Queensland will face some challenges from international competitors. However, Queensland is well placed to meet those challenges. Specifically, Queensland’s projects have foundation contracts and the potential for future brownfield expansion.  With capital cost already outlaid in the initial construction phase of the projects, they are well placed to increase supply to a more dynamic and flexible gas trading market and compete with the greenfield developments

How will Queensland’s production output and position as an energy exporter evolve with the changing supply/demand landscape?

Prices in Asia have been amongst the highest in the world, partly due to the traditional system of linking gas prices in long term contracts to oil prices. The propensity for longer-term contracts has supported significant investment in Australia’s LNG industry, where companies used long-term supply contracts with Asian countries to justify investment in LNG projects. However, usually this investment supports initial trains. As the projects develop and grow, additional trains may be able to be supported. This may allow for increased flexibility for Australian LNG exports to trade within the Asian market on a short term, spot market basis.

If Asia can develop a dynamic and successful trading hub, Queensland companies are likely to participate to take advantage of the new opportunities that the trading hub may bring. Australia’s proximity to Asia will always provide an advantage over other nations like the US and Canada. As a number of Asian nations have no natural energy resources of their own, security of supply becomes an important issue, and Queensland will remain well placed to alleviate those concerns.

On Broad Energy Trends in Asia and Beyond

You are minister at a time when unconventional gas is seen as a game-changer and demand for the fuel continues to rise on the back of economic growth in Asia. What role will unconventional gas play in Asia and on global markets?

New drilling and extraction technologies are unlocking enormous new coal-seam, shale and tight gas resources that are transforming gas (and oil) around the world. Other than Australia, it appears likely that the United States (US) is in a position to quickly develop an export LNG industry that could then be available within the Asian-Pacific region.

The Queensland Government has had a long history of involvement in the gas industry in Queensland and has supported its growth with targeted support since the mid 1990’s. However, it wasn’t until the late 1990’s, following discoveries near Moura, Injune and Wandoan, that it was demonstrated that large volumes of coal seam gas (CSG) could be produced.

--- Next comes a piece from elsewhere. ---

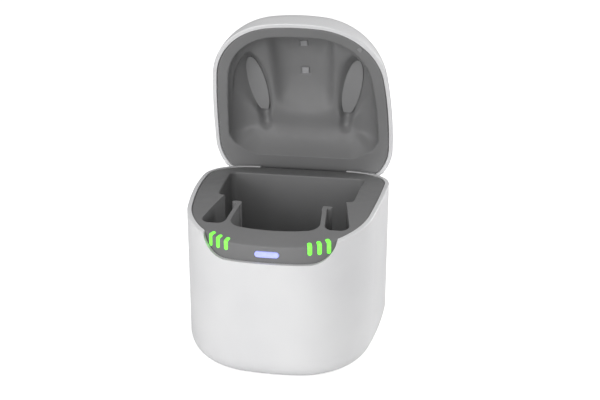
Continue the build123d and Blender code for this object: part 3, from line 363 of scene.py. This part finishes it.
def even_copy(name, sources, voxel):
    """Closed mesh of even quads round copies of some CAD nodes."""
    joined = bmesh.new()
    for source in sources:
        joined.from_mesh(nodes[source].data)
    bmesh.ops.remove_doubles(joined, verts=joined.verts, dist=1e-6)
    mesh = bpy.data.meshes.new(name)
    joined.to_mesh(mesh)
    joined.free()
    piece = bpy.data.objects.new(name, mesh)
    bpy.context.scene.collection.objects.link(piece)
    remesh = piece.modifiers.new("even_quads", "REMESH")
    remesh.mode = "VOXEL"
    remesh.voxel_size = voxel
    bpy.context.view_layer.update()
    worked = piece.evaluated_get(bpy.context.evaluated_depsgraph_get())
    even = bpy.data.meshes.new_from_object(worked)
    piece.modifiers.remove(remesh)
    piece.data = even
    return piece


def smooth_step(value, low, high):
    """0 below low, 1 above high, and a smooth rise between."""
    part = np.clip((value - low) / (high - low), 0, 1)
    return part * part * (3 - 2 * part)


def rise_above_rim(points):
    """Height of each point over the rim's drum."""
    return np.hypot(points[:, 1] - RIM_AXIS[0], points[:, 2] - RIM_AXIS[1]) - RIM_RADIUS


def lean_rear_wall(points):
    """Replace the steep rear wall of the bowl by one that leans back, with a fuller round."""
    across = np.abs(points[:, 0]) - BOWL_CORNER[0]
    along = points[:, 1] - BOWL_CORNER[1]
    inside = np.where(across > 0, BOWL_CORNER_R - np.hypot(across, along), BOWL_REAR - points[:, 1])
    turn = np.where(across > 0, np.degrees(np.arctan2(along, np.maximum(across, 1e-9))), 90)
    rise = rise_above_rim(points)
    part = np.clip(inside / WALL_LEAN_L, 0, 1)
    slope = WALL_LEAN_SLOPE
    curve = slope * part + (3 - 2 * slope) * part**2 + (slope - 2) * part**3
    wanted = BAND_RISE + (BOWL_RISE - BAND_RISE) * curve
    round_middle = BOWL_RISE - BOWL_ROUND
    from_round = np.hypot(BOWL_ROUND - inside, rise - round_middle) - BOWL_ROUND
    on_round = (inside < BOWL_ROUND) & (np.abs(from_round) < WALL_MATCH) & (inside > -0.0005)
    on_ceiling = (inside >= BOWL_ROUND) & (inside < WALL_LEAN_L) & (rise > BOWL_RISE - 0.0015)
    drop = np.where(on_round, rise - wanted, np.where(on_ceiling, BOWL_RISE - wanted, 0))
    drop = np.maximum(drop, 0) * smooth_step(turn, 10, 60) * (rise > BAND_RISE + 0.0002)
    points[:, 2] -= drop


def open_rear_corners(points):
    """Push the bowl's rear corners inwards until their plan is one broad round."""
    across = np.abs(points[:, 0]) - OPEN_CORNER[0]
    along = points[:, 1] - OPEN_CORNER[1]
    reach = np.hypot(across, along)
    unit_x = across / np.maximum(reach, 1e-9)
    unit_y = along / np.maximum(reach, 1e-9)
    shift_x = BOWL_CORNER[0] - OPEN_CORNER[0]
    shift_y = BOWL_CORNER[1] - OPEN_CORNER[1]
    ahead = unit_x * shift_x + unit_y * shift_y
    side = shift_x**2 + shift_y**2 - BOWL_CORNER_R**2
    wall = ahead + np.sqrt(np.maximum(ahead**2 - side, 0))
    in_corner = (across > 0) & (along > 0)
    push = np.where(in_corner, np.maximum(wall - OPEN_CORNER_R, 0), 0)
    push *= smooth_step(reach, 0.003, 0.012) * (1 - smooth_step(reach - wall, 0.0022, 0.0052))
    points[:, 0] -= np.sign(points[:, 0]) * push * unit_x
    points[:, 1] -= push * unit_y


def from_groove(points):
    """Distance from each point to the middle line of the groove on its side, seen in plan."""
    start, end = np.array(GROOVE_LINE)
    run = end - start
    plan = np.column_stack((np.abs(points[:, 0]), points[:, 1])) - start
    part = np.clip(plan @ run / (run @ run), 0, 1)
    return np.hypot(*(plan - np.outer(part, run)).T)


def deepen_grooves(points):
    """Sink a round-bottomed groove behind each pad."""
    part = np.clip(1 - (from_groove(points) / GROOVE_REACH) ** 2, 0, 1)
    points[:, 2] += GROOVE_SINK * part * smooth_step(rise_above_rim(points), 0.004, 0.007)


def softness(points):
    """How strongly each point is relaxed: 0 on the rim band and windows, 1 in the valley."""
    side = np.abs(points[:, 0])
    along = points[:, 1]
    off_x, off_y = side - PAD_SPOT[0], along - PAD_SPOT[1]
    down = (off_x * PAD_LONG[0] + off_y * PAD_LONG[1]) / PAD_HALF[0]
    over = (off_x * PAD_LONG[1] - off_y * PAD_LONG[0]) / PAD_HALF[1]
    off_pad = smooth_step(np.hypot(down, over), *PAD_FADE)
    off_groove = smooth_step(from_groove(points), *GROOVE_FADE)
    valley = 1 - smooth_step(side, *VALLEY_SIDE_FADE)
    valley *= 1 - smooth_step(along, *VALLEY_REAR_FADE)
    soft = BOWL_SOFTNESS + (1 - BOWL_SOFTNESS) * valley
    soft *= PAD_SOFTNESS + (1 - PAD_SOFTNESS) * off_pad
    soft *= GROOVE_SOFTNESS + (1 - GROOVE_SOFTNESS) * off_groove
    for spot_y, spot_z, _ in WINDOW_SPOTS:
        reach = np.hypot(np.hypot(points[:, 0], along - spot_y), points[:, 2] - spot_z)
        soft *= smooth_step(reach, *WINDOW_FADE)
    return soft * smooth_step(rise_above_rim(points), *RISE_FADE)


def relax(points, pairs, strength, rounds):
    """Move each point towards the middle of its neighbours, a little in each round."""
    first, second = pairs.T
    size = len(points)
    count = np.bincount(first, minlength=size) + np.bincount(second, minlength=size)
    for _ in range(rounds):
        for axis in range(3):
            value = points[:, axis]
            total = np.bincount(first, value[second], size) + np.bincount(second, value[first], size)
            points[:, axis] += strength * (total / count - value)


def sink_round_windows(points):
    """Sink the lining in a square round each window, so that the window stands in a moat."""
    for spot_y, spot_z, tilt in WINDOW_SPOTS:
        tilt = math.radians(tilt)
        out = np.array((0, -math.sin(tilt), math.cos(tilt)))
        ahead = np.array((0, math.cos(tilt), math.sin(tilt)))
        from_spot = points - np.array((0, spot_y, spot_z))
        depth = from_spot @ out
        near = (np.abs(from_spot[:, 0]) < WINDOW_MOAT) & (np.abs(from_spot @ ahead) < WINDOW_MOAT)
        push = np.where(near & (depth < WINDOW_SINK), WINDOW_SINK - depth, 0)
        points += np.outer(push, out)


def soft_lining():
    """Lid lining with a leaning rear wall, open corners and relaxed creases."""
    piece = even_copy("soft_lining", ("lid_liner", "uv_window_front", "uv_window_rear"), LINING_VOXEL)
    shut = shut_lid()
    piece.data.transform(shut)
    points = np.empty(3 * len(piece.data.vertices))
    piece.data.vertices.foreach_get("co", points)
    points = points.reshape(-1, 3)
    pairs = np.empty(2 * len(piece.data.edges), dtype=np.int32)
    piece.data.edges.foreach_get("vertices", pairs)
    lean_rear_wall(points)
    open_rear_corners(points)
    deepen_grooves(points)
    relax(points, pairs.reshape(-1, 2), RELAX_STEP * softness(points), RELAX_ROUNDS)
    sink_round_windows(points)
    piece.data.vertices.foreach_set("co", points.ravel())
    piece.data.transform(shut.inverted())
    piece.data.shade_smooth()
    piece.data.materials.clear()
    piece.data.materials.append(tray_grey)
    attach(piece, "lid")
    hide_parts("lid_liner")
    return piece


lining = soft_lining()
print("soft lining has", len(lining.data.polygons), "quads")

# %% [markdown]
# ## Lit pieces
#
# The light bars and the button are frosted light guides with lamps behind them.  Frosted
# plastic glows unevenly, so the glow's colour follows a soft noise between two near
# shades, while its strength stays one number on the shader.  The UV windows get the same
# finish with a faint painted glow, which lightens their faces as falling light would; the
# UV lamps behind them give no visible light.

# %% Lit pieces
def glowing(name, deep, bright, strength):
    """Frosted light guide that glows between two shades; on the UV windows the faint glow is painted
    light.
    """
    finish = Finish(name, roughness=0.35, Emission_Strength=strength)
    cloudy = finish.ramp(finish.noise(0.0016), [(0.3, deep), (0.7, bright)])
    finish.feed(cloudy, "Base Color")
    finish.feed(cloudy, "Emission Color")
    finish.bump(finish.noise(0.0004), 0.00001, 0.3)
    return finish.material


light_bars = [name for name in nodes if name.startswith("light_bar")]
dress(glowing("green_light", (0.16, 0.92, 0.06), (0.24, 1.0, 0.10), 0.75), *light_bars)
dress(glowing("button_light", (0.42, 0.46, 1.0), (0.48, 0.52, 1.0), 0.34), "start_button")
# faint painted glow on the UV windows: it stands in for the light falling on their faces
window_frost_painted_glow = glowing("window_frost_painted_glow", (0.30, 0.30, 0.31), (0.36, 0.36, 0.37), 0.02)
dress(window_frost_painted_glow, "uv_window_front", "uv_window_rear")
print(len(light_bars), "light bars glow")

# %% [markdown]
# ## Rubber, metal and the parts inside
#
# Little of this shows, but it does when the object is turned over or opened.  Rubber is
# dark and matt with a coarse mottling, and metal is shiny with a fine brushed streak.

# %% Rubber and metal
def rubber():
    """Black rubber with a mottled, dusty look."""
    finish = Finish("pad_rubber_black", roughness=0.8)
    mottling = [(0.3, (0.02, 0.02, 0.02)), (0.7, (0.045, 0.045, 0.045))]
    finish.feed(finish.ramp(finish.noise(0.003), mottling), "Base Color")
    finish.bump(finish.noise(0.0006), 0.00003, 0.5)
    return finish.material


def metal(name, dark, light, rough=0.3):
    """Brushed metal whose streaks run across."""
    finish = Finish(name, roughness=rough, Metallic=1.0)
    streaks = finish.noise(0.0008, 4.0, (0.08, 1, 1))
    finish.feed(finish.ramp(streaks, [(0.3, dark), (0.7, light)]), "Base Color")
    finish.feed(finish.spread(streaks, rough - 0.08, rough + 0.1), "Roughness")
    finish.bump(streaks, 0.000006, 0.3)
    return finish.material


def board(name, dark, light):
    """Varnished laminate over copper tracks, whose edges show as low ridges."""
    finish = Finish(name, roughness=0.35, Coat_Weight=0.4, Coat_Roughness=0.1)
    tracks = finish.cells(0.004)
    finish.feed(finish.ramp(tracks, [(0.28, dark), (0.34, light)]), "Base Color")
    finish.bump(tracks, 0.00003, 0.4)
    return finish.material


dress(rubber(), "base_pad")
steel = metal("steel", (0.45, 0.45, 0.46), (0.62, 0.62, 0.63))
dress(steel, "tray_screws", "board_screws", "leaf_screws", "hinge_pin", "power_socket", "lid_magnet")
dress(metal("spreader_aluminium", (0.60, 0.60, 0.61), (0.74, 0.74, 0.75)), "heat_spreader")
copper = metal("coil_copper", (0.50, 0.22, 0.10), (0.72, 0.36, 0.18))
dress(copper, "charging_coil_left", "charging_coil_right")
green_board = board("circuit_board", (0.012, 0.11, 0.04), (0.03, 0.20, 0.08))
dress(green_board, "main_board", "indicator_strip", "uv_board_front", "uv_board_rear")
amber_film = board("amber_film", (0.34, 0.14, 0.02), (0.46, 0.22, 0.04))
dress(amber_film, "heater_film", "heater_ribbon", "indicator_ribbon")
chip_black = grey_plastic("chip_black", (0.012, 0.012, 0.012), (0.02, 0.02, 0.02), 0.45)
dress(chip_black, "board_components", "start_switch", "lid_sensor", "temperature_sensor")
dress(glowing("led_clear", (0.6, 0.7, 0.5), (0.75, 0.8, 0.65), 0.1), "indicator_leds")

Supported by this development and government involvement in the gas market, demand in Queensland and the Eastern Australia gas market has grown significantly. Currently, Queensland’s gas demand is around 240 Peta-Joules (PJs), with Eastern Australian demand at 780 PJs. 

The emergence of unconventional gas extraction technology and new discoveries around the world will see significantly more supply options for gas buyers in Asia and around the world.  Queensland will strive to capture these opportunities, as will other exporting countries.

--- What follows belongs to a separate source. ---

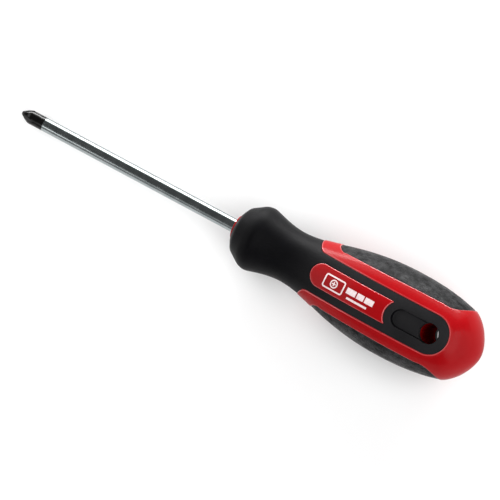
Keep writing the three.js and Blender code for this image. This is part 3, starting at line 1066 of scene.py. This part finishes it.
def soft_black():
    """Matte soft-touch material with a fine moulded grain, its colour painted paler towards the
    rear as painted light, and darker on the pockets' walls as painted shade.
    """
    material, tree, shader = new_material("soft_black")
    cloud = object_noise(tree, 90, detail=4)
    grain = object_noise(tree, 2400, detail=4)
    share = ranged(tree, cloud, 0, 1)
    # The darker colour, used at the front of the grip and as painted shade on the pockets' walls.
    shaded_black = mixed(tree, share, (0.0008, 0.0008, 0.0012), (0.0018, 0.0017, 0.0024))
    lit_black = mixed(tree, share, (0.0085, 0.0083, 0.0090), (0.0130, 0.0126, 0.0135))
    # Painted light: along the grip the colour turns paler towards the rear, as if more light fell
    # there.
    place = add_node(tree, "ShaderNodeTexCoord")
    split = add_node(tree, "ShaderNodeSeparateXYZ")
    tree.links.new(place.outputs["Object"], split.inputs["Vector"])
    start, end = -EXPOSED_LENGTH - PAINTED_LIGHT_FROM, -EXPOSED_LENGTH - PAINTED_LIGHT_FULLY
    lit_towards_rear = ranged(tree, split.outputs["X"], 0, 1, start * MM, end * MM)
    lengthwise_black = mixed(tree, lit_towards_rear, shaded_black, lit_black)
    # Painted shade: the marked pockets' walls take the darker colour and lose their specular.
    wall = point_mark(tree, 0, 1)
    colour = mixed(tree, wall, lengthwise_black, shaded_black)
    feed(tree, shader, Base_Color=colour, Roughness=ranged(tree, cloud, 0.44, 0.54))
    feed(tree, shader, Specular_IOR_Level=ranged(tree, wall, 0.06, 0.0, 0, 1))
    feed(tree, shader, Sheen_Weight=0.03, Sheen_Roughness=0.35)
    bumped(tree, shader, grain, 0.00006, 0.8)
    return material


def pad_rubber():
    """The side pads: coarser grained than the grip, blotched with dust and shine from handling."""
    material, tree, shader = new_material("pad_rubber")
    dust = object_noise(tree, 420, detail=6, roughness=0.7)
    shine = object_noise(tree, 170, detail=5, roughness=0.65)
    grain = object_noise(tree, 2600, detail=4)
    share = ranged(tree, dust, 0, 1, 0.40, 0.62)
    colour = mixed(tree, share, (0.0006, 0.0006, 0.0008), (0.021, 0.021, 0.022))
    feed(tree, shader, Base_Color=colour, Roughness=ranged(tree, shine, 0.58, 0.30, 0.36, 0.62))
    feed(tree, shader, Specular_IOR_Level=0.06, Sheen_Weight=0.02, Sheen_Roughness=0.4)
    fine = bumped(tree, shader, grain, 0.00006, 0.7)
    bumped(tree, shader, dust, 0.0003, 0.9, under=fine)
    return material


def print_ink():
    """Pad-printed white ink, thin enough for the red to tint it."""
    material, tree, shader = new_material("print_ink")
    cover = object_noise(tree, 1400, detail=4)
    colour = mixed(tree, ranged(tree, cover, 0, 1), (0.64, 0.48, 0.49), (0.78, 0.68, 0.68))
    feed(tree, shader, Base_Color=colour, Roughness=ranged(tree, cover, 0.42, 0.55))
    return material


def natural_plastic():
    """The unseen core: natural plastic with a drift in its tone."""
    material, tree, shader = new_material("natural_plastic")
    drift = object_noise(tree, 120, detail=3)
    colour = mixed(tree, ranged(tree, drift, 0, 1), (0.55, 0.50, 0.38), (0.64, 0.59, 0.46))
    feed(tree, shader, Base_Color=colour, Roughness=ranged(tree, drift, 0.5, 0.65))
    return material


def pale_floor():
    material, tree, shader = new_material("pale_floor")
    tone = object_noise(tree, 6, detail=2)
    colour = mixed(tree, ranged(tree, tone, 0, 1), (0.80, 0.80, 0.80), (0.82, 0.82, 0.82))
    feed(tree, shader, Base_Color=colour, Roughness=0.9)
    return material


# ---------------------------------------------------------------- camera, floor and light


def view_axes():
    """The row frame's axes as seen from the camera: right, up and towards it."""
    across, down = math.cos(BLADE_SLOPE), math.sin(BLADE_SLOPE)
    flat, near = math.cos(HANDLE_TOWARDS), math.sin(HANDLE_TOWARDS)
    to_handle = Vector((flat * across, -flat * down, near))
    face = Vector((-near * across, near * down, flat))
    below = Vector((-down, -across, 0))
    side_y = below * math.cos(HANDLE_ROLL) - face * math.sin(HANDLE_ROLL)
    side_z = face * math.cos(HANDLE_ROLL) + below * math.sin(HANDLE_ROLL)
    return Matrix((-to_handle, side_y, side_z))  # its rows take the camera's axes to the row's


VIEW = view_axes()


def from_view(right, up, towards):
    """A point in metres, from millimetres right of, above and in front of the handle's nose."""
    nose = Vector((-EXPOSED_LENGTH, 0, 0))
    return (nose + VIEW @ Vector((right, up, towards))) * MM


def make_camera():
    data = bpy.data.cameras.new("camera")
    data.lens = LENS
    data.sensor_width = SENSOR
    data.clip_start = 0.05
    data.clip_end = 50
    camera = bpy.data.objects.new("camera", data)
    bpy.context.scene.collection.objects.link(camera)
    place = from_view(-NOSE_IN_VIEW[0], -NOSE_IN_VIEW[1], VIEW_DISTANCE)
    camera.matrix_world = Matrix.Translation(place) @ VIEW.to_4x4()
    bpy.context.scene.camera = camera


def make_light(name, place, size, watts, aim=(0, 0, 0)):
    """A rectangle of light at a place in the view, aimed at another. Its sides are in metres."""
    data = bpy.data.lights.new(name, "AREA")
    data.shape = "RECTANGLE"
    data.size, data.size_y = size
    data.energy = watts
    light = bpy.data.objects.new(name, data)
    bpy.context.scene.collection.objects.link(light)
    at, target = from_view(*place), from_view(*aim)
    turn = (target - at).to_track_quat("-Z", "Y").to_matrix().to_4x4()
    light.matrix_world = Matrix.Translation(at) @ turn


def make_floor(material):
    """A wide floor that the belly and the bell rest on."""
    crest = (BELL_SHOULDER[0] + BELL_CREST_END[0]) / 2
    rise = (BELLY[1] - radius_at(along_at(crest))) / (BELLY[0] - crest)
    tilt = math.asin(rise)
    belly_x = -(EXPOSED_LENGTH + BELLY[0])
    reach = FLOOR_REACH * MM
    mesh = bpy.data.meshes.new("floor")
    corners = [(-reach, -reach, 0), (reach, -reach, 0), (reach, reach, 0), (-reach, reach, 0)]
    mesh.from_pydata(corners, [], [(0, 1, 2, 3)])
    floor = bpy.data.objects.new("floor", mesh)
    bpy.context.scene.collection.objects.link(floor)
    mesh.materials.append(material)
    height = -(BELLY[1] + PROUD + FLOOR_GAP)
    place = Matrix.Translation(Vector((belly_x, 0, height)) * MM)
    lie = Matrix.Rotation(FLOOR_ROLL, 4, "X")
    floor.matrix_world = lie @ place @ Matrix.Rotation(-tilt, 4, "Y")


def make_world(strength):
    world = bpy.data.worlds.new("studio")
    world.use_nodes = True
    background = world.node_tree.nodes["Background"]
    background.inputs["Color"].default_value = (1, 1, 1, 1)
    background.inputs["Strength"].default_value = strength
    bpy.context.scene.world = world
    bpy.context.scene.view_settings.view_transform = "Standard"


# ---------------------------------------------------------------- everything together

make_camera()
make_world(0.12)
make_light("far_strip", (60, 1200, -130), size=(1.8, 0.32), watts=45)
make_light("top_panel", (60, 1180, 230), size=(1.8, 0.38), watts=5)
make_light("rear_panel", (1050, -650, 850), size=(2.4, 2.2), watts=30)
make_light("left_panel", (-1275, 450, 675), size=(2.4, 1.0), watts=17)
make_light("front_panel", (700, -400, 2050), size=(2.6, 2.6), watts=38)
make_light("low_panel", (-1100, -800, 630), size=(1.0, 0.8), watts=0.9)
make_floor(pale_floor())

red = red_shell(glossy_red())
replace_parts(red, "handle_shell")
grip = soft_grip(soft_black())
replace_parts(grip, "front_grip")
rubber = pad_rubber()
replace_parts(side_pad("side_pad_left", 1, rubber), "left_pad")
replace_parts(side_pad("side_pad_right", -1, rubber), "right_pad")
face_print(print_ink())
blade(plated_steel(), black_finish())
core_plastic = natural_plastic()
for material_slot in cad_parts["inner_core"].material_slots:
    material_slot.material = core_plastic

With Asian countries looking to diversify their sources of fuel from fossil fuels to renewables, what do you think Asia’s future oil and gas landscape will look like? How do you see the fuel mix in Asia evolving by 2035?

The International Energy Agency predicts that global gas demand will grow by 55 per cent to 2035, and this could possibly equal demand for coal as the energy market searches for lower emission fuels. Demand for all energy sources are expected to increase over that time; however, gas and nuclear are expected to show the largest increases.  

Although renewable energy will play an impactful role in Asia’s energy mix going forward, gas is likely to become a more sustainable alternative to coal given its lower carbon emissions. Gas-fired power generation, particularly in developed economies, has accounted for nearly three-quarters of capacity growth between 2000 and 2009. In addition to its lower carbon emissions, gas-fired generation offers several advantages over coal. These include lower capital outlays for gas-fired generation and shorter project lead times; flexibility in providing either peak or base load power; and the ability of gas to act as a supplement to intermittent renewable energy sources.

As more LNG supply projects come online around the world, what are your views on the global LNG supply/demand landscape from now until 2020?

Natural gas supplies around one-fifth of the globe’s energy needs, compared to one-third from oil and one-quarter from coal. Around 30 per cent of natural gas produced is internationally traded (predominately pipeline trade). However, the Asia-Pacific market relies on LNG trade, which is more efficient for longer distances, and LNG makes up 75 per cent of long-distance natural gas trade. The Asian natural gas market is the fastest-growing gas market worldwide, and is expected to become the second-largest by 2015, with 790 billion cubic meters of natural gas demand.

Rapid growth in LNG production capacity for export is likely to continue, supported by large capital investments. Rapid increases in demand may come from countries wanting to reduce their dependence on nuclear power, carbon reduction schemes and to meet growing energy needs.  The latter point is important as the bulk of growth in gas demand is expected to come from non-OECD nations, particularly China and India.

Given the varying gas prices across markets and increasing production of shale gas, how do you see this affecting gas prices in Asia?

The increasing supply competition in the LNG market could put downward pressure on gas prices depending on the timing and quantity of Canadian, United States and East African export capacities and demand growth rates. Asia needs to be prepared for that and develop a market with an ability to react quickly to changes to market fundamentals.

Whilst increased supply is important, gas prices in Asia may also be improved by the prospect of an Asian gas market trading hub. An Asian gas market trading hub will provide confidence in the legitimacy and transparency of natural gas prices.  A competitive natural gas market in Asia would however need a more flexible LNG supply chain than is currently in place. This will require a continued expansion of shipping availability and third-party access to re-gasification terminals in the Asia-Pacific region.